>> start Task input
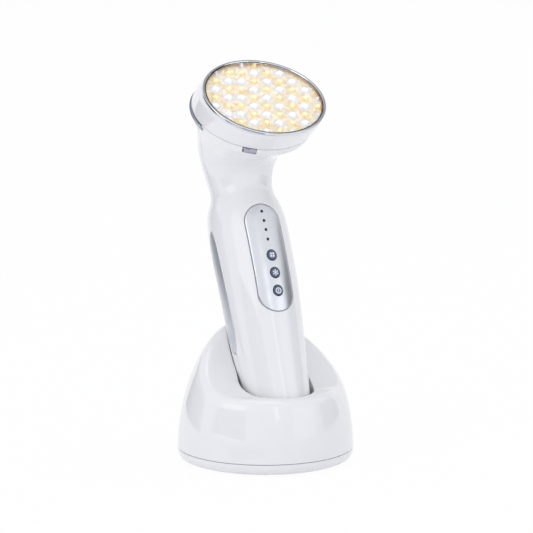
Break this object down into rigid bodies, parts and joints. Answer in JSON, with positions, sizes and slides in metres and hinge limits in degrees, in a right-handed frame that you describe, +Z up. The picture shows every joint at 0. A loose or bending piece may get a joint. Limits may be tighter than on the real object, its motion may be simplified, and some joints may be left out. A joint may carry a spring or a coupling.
{
  "type": "led light therapy wand",
  "caption": "Handheld LED skincare wand with a tilted round light head, button panel and side grips, standing in a domed charging cradle it lifts out of.",
  "frame": {"origin": "centre of the underside of the cradle's non-slip pad, on the table", "axes": "+Z up, the control panel and light face look towards -Y, +X to the right seen from the front"},
  "size_m": [0.0914, 0.1005, 0.2051],
  "materials": {
    "gloss_white": "high gloss moulded white ABS",
    "pad_rubber": "matt non-slip rubber sheet",
    "steel": "zinc plated steel",
    "circuit_board": "glass fibre board with green solder resist",
    "black_plastic": "moulded black plastic",
    "brass": "gold plated contact brass",
    "silver_grip": "satin silver painted plastic inlay",
    "silver_panel": "metallic silver painted panel",
    "smoked_pip": "smoked clear plastic light pips",
    "button_slate": "slate blue moulded buttons with pale icons",
    "battery_wrap": "shrink wrapped lithium cell",
    "led_amber": "white and amber LEDs on a reflecting board",
    "clear_lens": "clear polished window",
    "chrome": "bright chrome plated plastic"
  },
  "bodies": {
    "cradle": {"cradle_shell": "gloss_white", "base_plate": "gloss_white", "non_slip_pad": "pad_rubber", "ballast_weight": "steel", "base_screw_1": "steel", "base_screw_2": "steel", "base_screw_3": "steel", "base_screw_4": "steel", "cradle_board": "circuit_board", "dc_jack": "black_plastic", "jack_pin": "steel", "contact_block": "black_plastic", "pin_barrel_left": "brass", "pin_barrel_right": "brass"},
    "handset": {"front_shell": "gloss_white", "rear_shell": "gloss_white", "side_grip_left": "silver_grip", "side_grip_right": "silver_grip", "control_panel": "silver_panel", "light_guide": "smoked_pip", "mode_switch": "black_plastic", "level_switch": "black_plastic", "power_switch": "black_plastic", "main_board": "circuit_board", "battery": "battery_wrap", "battery_tray": "black_plastic", "shell_screw": "steel", "foot_cap": "gloss_white", "charge_contact_left": "brass", "charge_contact_right": "brass", "head_ring": "gloss_white", "led_board": "led_amber", "lens": "clear_lens", "bezel_ring": "chrome", "trim_ring": "chrome", "head_lead": "black_plastic"},
    "mode_button": {"mode_button": "button_slate"},
    "level_button": {"level_button": "button_slate"},
    "power_button": {"power_button": "button_slate"},
    "contact_pin_left": {"contact_pin_left": "brass"},
    "contact_pin_right": {"contact_pin_right": "brass"}
  },
  "joints": [
    {"name": "handset_lift", "type": "slide", "parent": "cradle", "child": "handset", "axis": [0, 0.4226, 0.9063], "range_m": [0, 0.085]},
    {"name": "mode_press", "type": "slide", "parent": "handset", "child": "mode_button", "axis": [0, 0.9063, -0.4226], "range_m": [0, 0.0004], "stiffness_N_per_m": 900},
    {"name": "level_press", "type": "slide", "parent": "handset", "child": "level_button", "axis": [0, 0.9063, -0.4226], "range_m": [0, 0.0004], "stiffness_N_per_m": 900},
    {"name": "power_press", "type": "slide", "parent": "handset", "child": "power_button", "axis": [0, 0.9063, -0.4226], "range_m": [0, 0.0004], "stiffness_N_per_m": 900},
    {"name": "left_pin_travel", "type": "slide", "parent": "cradle", "child": "contact_pin_left", "axis": [0, -0.4226, -0.9063], "range_m": [0, 0.0008], "stiffness_N_per_m": 400},
    {"name": "right_pin_travel", "type": "slide", "parent": "cradle", "child": "contact_pin_right", "axis": [0, -0.4226, -0.9063], "range_m": [0, 0.0008], "stiffness_N_per_m": 400}
  ]
}
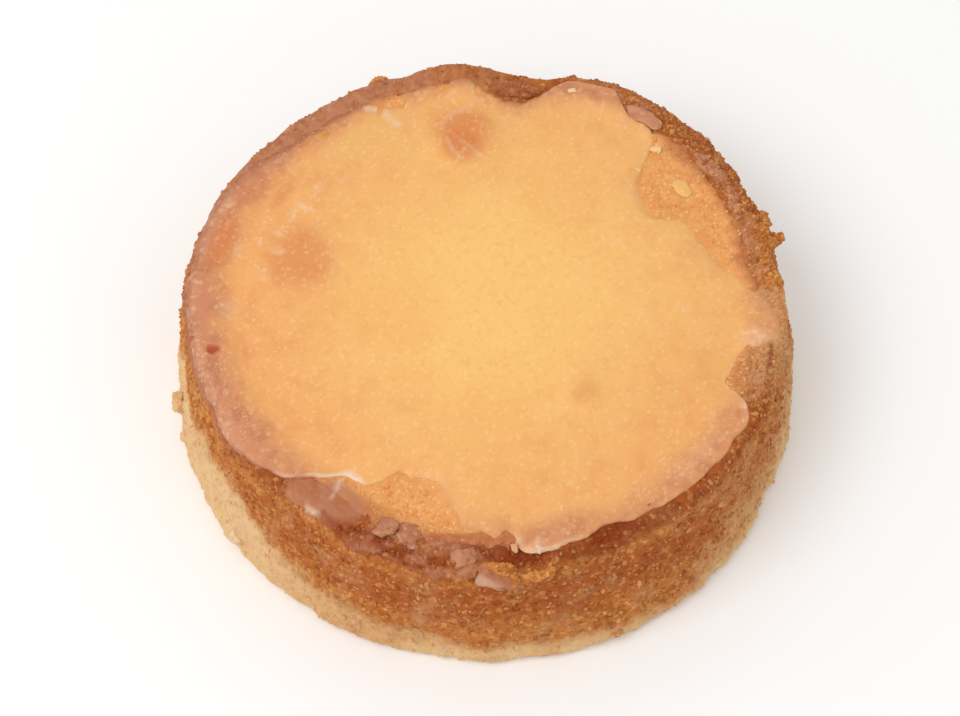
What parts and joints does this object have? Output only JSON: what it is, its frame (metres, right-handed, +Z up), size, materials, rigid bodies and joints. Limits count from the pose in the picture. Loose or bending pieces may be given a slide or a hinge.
>> end Task input
Output every line above without altering anything.

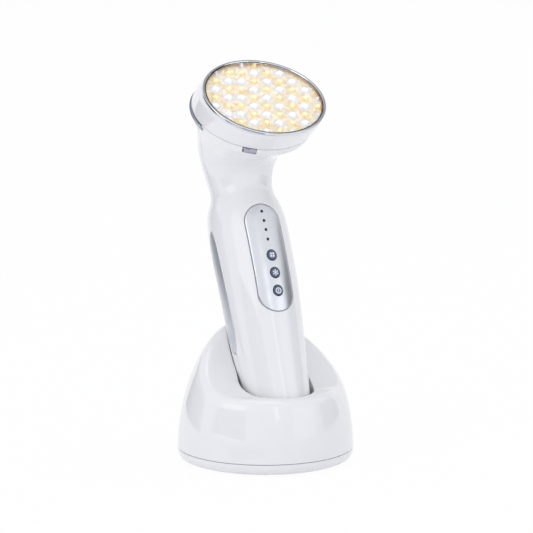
Break this object down into rigid bodies, parts and joints. Answer in JSON, with positions, sizes and slides in metres and hinge limits in degrees, in a right-handed frame that you describe, +Z up. The picture shows every joint at 0. A loose or bending piece may get a joint. Limits may be tighter than on the real object, its motion may be simplified, and some joints may be left out. A joint may carry a spring or a coupling.
{
  "type": "led light therapy wand",
  "caption": "Handheld LED skincare wand with a tilted round light head, button panel and side grips, standing in a domed charging cradle it lifts out of.",
  "frame": {"origin": "centre of the underside of the cradle's non-slip pad, on the table", "axes": "+Z up, the control panel and light face look towards -Y, +X to the right seen from the front"},
  "size_m": [0.0914, 0.1005, 0.2051],
  "materials": {
    "gloss_white": "high gloss moulded white ABS",
    "pad_rubber": "matt non-slip rubber sheet",
    "steel": "zinc plated steel",
    "circuit_board": "glass fibre board with green solder resist",
    "black_plastic": "moulded black plastic",
    "brass": "gold plated contact brass",
    "silver_grip": "satin silver painted plastic inlay",
    "silver_panel": "metallic silver painted panel",
    "smoked_pip": "smoked clear plastic light pips",
    "button_slate": "slate blue moulded buttons with pale icons",
    "battery_wrap": "shrink wrapped lithium cell",
    "led_amber": "white and amber LEDs on a reflecting board",
    "clear_lens": "clear polished window",
    "chrome": "bright chrome plated plastic"
  },
  "bodies": {
    "cradle": {"cradle_shell": "gloss_white", "base_plate": "gloss_white", "non_slip_pad": "pad_rubber", "ballast_weight": "steel", "base_screw_1": "steel", "base_screw_2": "steel", "base_screw_3": "steel", "base_screw_4": "steel", "cradle_board": "circuit_board", "dc_jack": "black_plastic", "jack_pin": "steel", "contact_block": "black_plastic", "pin_barrel_left": "brass", "pin_barrel_right": "brass"},
    "handset": {"front_shell": "gloss_white", "rear_shell": "gloss_white", "side_grip_left": "silver_grip", "side_grip_right": "silver_grip", "control_panel": "silver_panel", "light_guide": "smoked_pip", "mode_switch": "black_plastic", "level_switch": "black_plastic", "power_switch": "black_plastic", "main_board": "circuit_board", "battery": "battery_wrap", "battery_tray": "black_plastic", "shell_screw": "steel", "foot_cap": "gloss_white", "charge_contact_left": "brass", "charge_contact_right": "brass", "head_ring": "gloss_white", "led_board": "led_amber", "lens": "clear_lens", "bezel_ring": "chrome", "trim_ring": "chrome", "head_lead": "black_plastic"},
    "mode_button": {"mode_button": "button_slate"},
    "level_button": {"level_button": "button_slate"},
    "power_button": {"power_button": "button_slate"},
    "contact_pin_left": {"contact_pin_left": "brass"},
    "contact_pin_right": {"contact_pin_right": "brass"}
  },
  "joints": [
    {"name": "handset_lift", "type": "slide", "parent": "cradle", "child": "handset", "axis": [0, 0.4226, 0.9063], "range_m": [0, 0.085]},
    {"name": "mode_press", "type": "slide", "parent": "handset", "child": "mode_button", "axis": [0, 0.9063, -0.4226], "range_m": [0, 0.0004], "stiffness_N_per_m": 900},
    {"name": "level_press", "type": "slide", "parent": "handset", "child": "level_button", "axis": [0, 0.9063, -0.4226], "range_m": [0, 0.0004], "stiffness_N_per_m": 900},
    {"name": "power_press", "type": "slide", "parent": "handset", "child": "power_button", "axis": [0, 0.9063, -0.4226], "range_m": [0, 0.0004], "stiffness_N_per_m": 900},
    {"name": "left_pin_travel", "type": "slide", "parent": "cradle", "child": "contact_pin_left", "axis": [0, -0.4226, -0.9063], "range_m": [0, 0.0008], "stiffness_N_per_m": 400},
    {"name": "right_pin_travel", "type": "slide", "parent": "cradle", "child": "contact_pin_right", "axis": [0, -0.4226, -0.9063], "range_m": [0, 0.0008], "stiffness_N_per_m": 400}
  ]
}
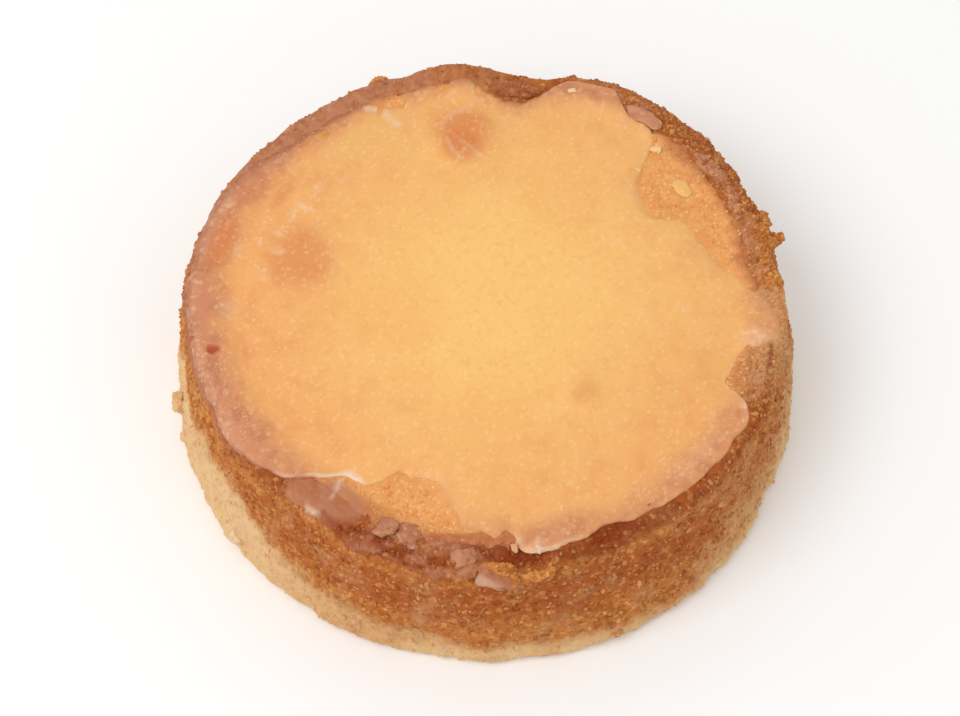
What parts and joints does this object have? Output only JSON: what it is, its frame (metres, right-handed, +Z up), size, materials, rigid bodies and joints. Limits count from the pose in the picture. Loose or bending pieces may be given a slide or a hinge.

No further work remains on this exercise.